#### DIRECTIONS:
Copy every line, leaving nothing out and adding nothing.

* Start SUPPLIED INFORMATION *

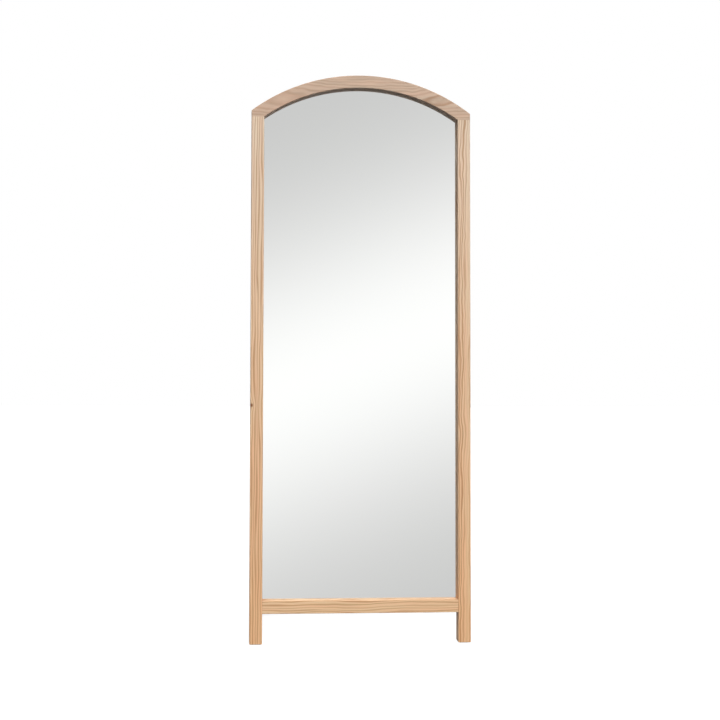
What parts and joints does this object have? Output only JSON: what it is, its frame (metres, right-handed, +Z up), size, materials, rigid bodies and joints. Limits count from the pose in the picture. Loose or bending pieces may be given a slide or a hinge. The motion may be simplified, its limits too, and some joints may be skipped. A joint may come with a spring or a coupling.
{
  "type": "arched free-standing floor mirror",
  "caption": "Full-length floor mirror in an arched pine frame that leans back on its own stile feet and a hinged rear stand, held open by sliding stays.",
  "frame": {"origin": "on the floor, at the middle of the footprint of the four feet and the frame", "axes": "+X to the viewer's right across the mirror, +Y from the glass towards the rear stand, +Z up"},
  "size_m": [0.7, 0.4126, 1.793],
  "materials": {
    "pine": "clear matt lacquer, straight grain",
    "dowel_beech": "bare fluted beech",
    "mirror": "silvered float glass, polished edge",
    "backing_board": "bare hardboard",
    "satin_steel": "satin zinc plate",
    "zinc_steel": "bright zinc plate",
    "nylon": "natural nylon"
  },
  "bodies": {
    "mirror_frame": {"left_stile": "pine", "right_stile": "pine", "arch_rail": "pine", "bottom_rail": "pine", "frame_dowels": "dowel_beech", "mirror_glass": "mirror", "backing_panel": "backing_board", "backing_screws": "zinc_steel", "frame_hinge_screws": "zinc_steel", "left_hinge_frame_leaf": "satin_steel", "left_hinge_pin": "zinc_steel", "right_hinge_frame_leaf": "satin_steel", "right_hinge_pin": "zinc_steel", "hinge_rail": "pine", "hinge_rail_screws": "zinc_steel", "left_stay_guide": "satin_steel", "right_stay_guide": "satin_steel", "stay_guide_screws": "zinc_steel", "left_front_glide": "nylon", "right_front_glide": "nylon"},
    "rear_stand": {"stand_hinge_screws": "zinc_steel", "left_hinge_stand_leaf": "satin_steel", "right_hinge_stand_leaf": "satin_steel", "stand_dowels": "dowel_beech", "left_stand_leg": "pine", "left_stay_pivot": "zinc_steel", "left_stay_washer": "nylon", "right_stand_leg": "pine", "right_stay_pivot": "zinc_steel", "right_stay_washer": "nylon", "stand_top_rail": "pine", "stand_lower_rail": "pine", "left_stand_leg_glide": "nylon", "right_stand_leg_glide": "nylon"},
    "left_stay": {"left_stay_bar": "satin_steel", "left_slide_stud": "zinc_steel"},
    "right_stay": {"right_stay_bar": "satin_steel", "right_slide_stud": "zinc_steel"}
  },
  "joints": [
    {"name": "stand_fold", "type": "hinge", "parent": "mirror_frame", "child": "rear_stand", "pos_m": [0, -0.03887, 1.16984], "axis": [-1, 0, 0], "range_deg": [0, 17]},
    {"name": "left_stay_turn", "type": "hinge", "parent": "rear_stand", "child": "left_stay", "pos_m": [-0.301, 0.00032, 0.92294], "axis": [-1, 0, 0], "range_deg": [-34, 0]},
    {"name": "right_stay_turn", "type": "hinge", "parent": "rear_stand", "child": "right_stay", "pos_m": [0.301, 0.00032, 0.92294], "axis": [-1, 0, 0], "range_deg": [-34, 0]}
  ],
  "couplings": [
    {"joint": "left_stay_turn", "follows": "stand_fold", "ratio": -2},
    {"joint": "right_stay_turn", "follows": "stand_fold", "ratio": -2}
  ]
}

* End SUPPLIED INFORMATION *

#### SOLUTION:
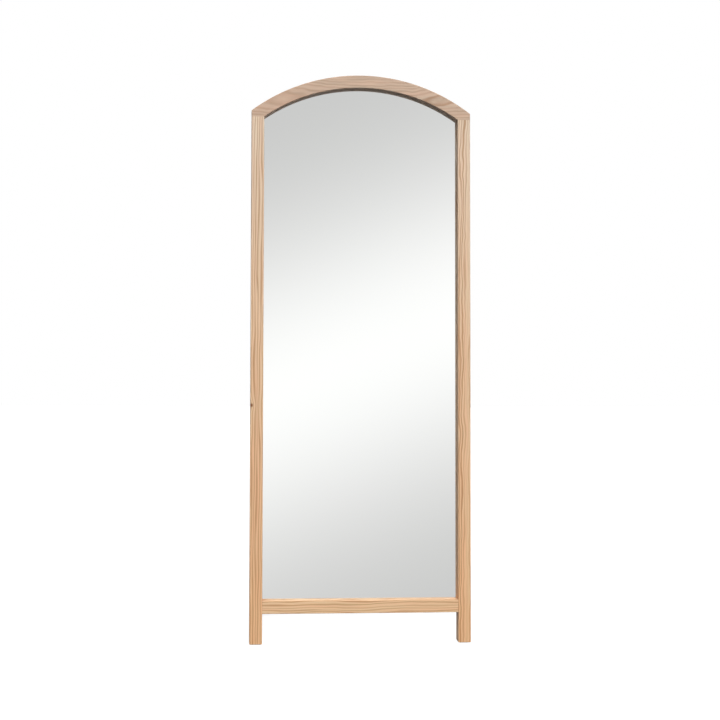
What parts and joints does this object have? Output only JSON: what it is, its frame (metres, right-handed, +Z up), size, materials, rigid bodies and joints. Limits count from the pose in the picture. Loose or bending pieces may be given a slide or a hinge. The motion may be simplified, its limits too, and some joints may be skipped. A joint may come with a spring or a coupling.
{
  "type": "arched free-standing floor mirror",
  "caption": "Full-length floor mirror in an arched pine frame that leans back on its own stile feet and a hinged rear stand, held open by sliding stays.",
  "frame": {"origin": "on the floor, at the middle of the footprint of the four feet and the frame", "axes": "+X to the viewer's right across the mirror, +Y from the glass towards the rear stand, +Z up"},
  "size_m": [0.7, 0.4126, 1.793],
  "materials": {
    "pine": "clear matt lacquer, straight grain",
    "dowel_beech": "bare fluted beech",
    "mirror": "silvered float glass, polished edge",
    "backing_board": "bare hardboard",
    "satin_steel": "satin zinc plate",
    "zinc_steel": "bright zinc plate",
    "nylon": "natural nylon"
  },
  "bodies": {
    "mirror_frame": {"left_stile": "pine", "right_stile": "pine", "arch_rail": "pine", "bottom_rail": "pine", "frame_dowels": "dowel_beech", "mirror_glass": "mirror", "backing_panel": "backing_board", "backing_screws": "zinc_steel", "frame_hinge_screws": "zinc_steel", "left_hinge_frame_leaf": "satin_steel", "left_hinge_pin": "zinc_steel", "right_hinge_frame_leaf": "satin_steel", "right_hinge_pin": "zinc_steel", "hinge_rail": "pine", "hinge_rail_screws": "zinc_steel", "left_stay_guide": "satin_steel", "right_stay_guide": "satin_steel", "stay_guide_screws": "zinc_steel", "left_front_glide": "nylon", "right_front_glide": "nylon"},
    "rear_stand": {"stand_hinge_screws": "zinc_steel", "left_hinge_stand_leaf": "satin_steel", "right_hinge_stand_leaf": "satin_steel", "stand_dowels": "dowel_beech", "left_stand_leg": "pine", "left_stay_pivot": "zinc_steel", "left_stay_washer": "nylon", "right_stand_leg": "pine", "right_stay_pivot": "zinc_steel", "right_stay_washer": "nylon", "stand_top_rail": "pine", "stand_lower_rail": "pine", "left_stand_leg_glide": "nylon", "right_stand_leg_glide": "nylon"},
    "left_stay": {"left_stay_bar": "satin_steel", "left_slide_stud": "zinc_steel"},
    "right_stay": {"right_stay_bar": "satin_steel", "right_slide_stud": "zinc_steel"}
  },
  "joints": [
    {"name": "stand_fold", "type": "hinge", "parent": "mirror_frame", "child": "rear_stand", "pos_m": [0, -0.03887, 1.16984], "axis": [-1, 0, 0], "range_deg": [0, 17]},
    {"name": "left_stay_turn", "type": "hinge", "parent": "rear_stand", "child": "left_stay", "pos_m": [-0.301, 0.00032, 0.92294], "axis": [-1, 0, 0], "range_deg": [-34, 0]},
    {"name": "right_stay_turn", "type": "hinge", "parent": "rear_stand", "child": "right_stay", "pos_m": [0.301, 0.00032, 0.92294], "axis": [-1, 0, 0], "range_deg": [-34, 0]}
  ],
  "couplings": [
    {"joint": "left_stay_turn", "follows": "stand_fold", "ratio": -2},
    {"joint": "right_stay_turn", "follows": "stand_fold", "ratio": -2}
  ]
}